3 1/2 to 4 cups flour (Tipo "00", absolutely a must. King Arthur 00 flour is crap, get the good stuff if possible.)
1 teaspoon sugar (I use dark brown sugar)
1 envelope instant dry yeast
2 teaspoons salt (I use ghost chili sea salt)
1 1/2 cups water, warm
2 tablespoons olive oil

1. Mix together, then knead the crap out of it. I use mixer with bread hook

2. Place in a covered bowl and rest for an hour at room temp. It will rise a decent amount.

3. Divide in half and place each portion in a separate lightly oiled ziplock. Rest overnight in the fridge.

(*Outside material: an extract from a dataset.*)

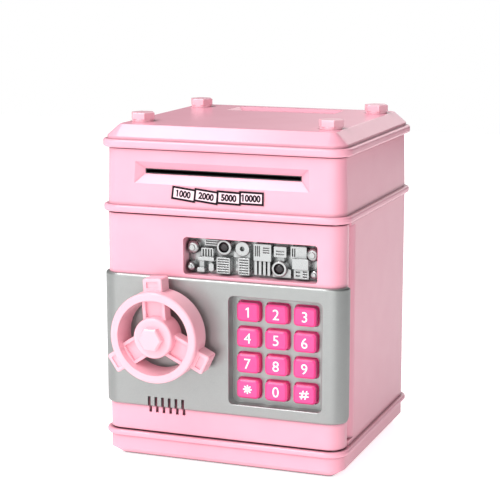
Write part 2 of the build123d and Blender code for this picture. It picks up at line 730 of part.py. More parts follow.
with BuildPart() as coin_chute:
    chute_w, chute_d, chute_wall = CHUTE
    with BuildSketch(level(MID_SEAM)):
        with Locations((0, COIN_Y - MID_Y)):
            Rectangle(chute_w, chute_d)
            Rectangle(chute_w - 2 * chute_wall, chute_d - 2 * chute_wall, mode=Mode.SUBTRACT)
    extrude(amount=CAP_TOP - WALL - 2.4 - MID_SEAM)
    # flange that sits on the casing's floor
    with BuildSketch(level(MID_SEAM + 2)):
        with Locations((0, COIN_Y - MID_Y)):
            Rectangle(chute_w + 8, chute_d + 6)
            Rectangle(chute_w - 2 * chute_wall, chute_d - 2 * chute_wall, mode=Mode.SUBTRACT)
    extrude(amount=1.2)
save(coin_chute, "coin_chute")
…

4. Corn starch your stone and roll it out to the edge. Preheat stone in oven, transfer with peel.

5. Lightly oil crust before toppings. The sauce you use (I make my own as well) needs to be very reduced. Closer to a paste than a sauce, otherwise the crust gets soggy when you bake. When you put it on the dough, use less than you think is neccessary. Whatever amount you think is right is probably still too much.

5. I like to use the big sliced fresh mozzarella. Give the pieces some space, and they melt nicely.

5a. For other toppings, I've done pepperoni, sausage, pineapple ham, buffalo chicken, and even one time did chicken francaise. It also makes a great margarita if you can get fresh basil and want something simple.

6. Bake at as high a temperature as your oven allows. Don't use the broiler, just crank it to the highest number on bake. My oven only goes to 550°, which results in about a 15 minute baking time. The low temp is actually holding me back from getting things truly perfect. The ideal time/temperature is 700° for about 7 minutes.

Preheated stone cooking time is 11 minutes at 550.
Forgot to mention, I split the dough into 1/3 instead of 1/2 and works perfectly for 3ea 10" pizzas. More of a personal pizza feel for when my wife wants something insane and I just do peperoni.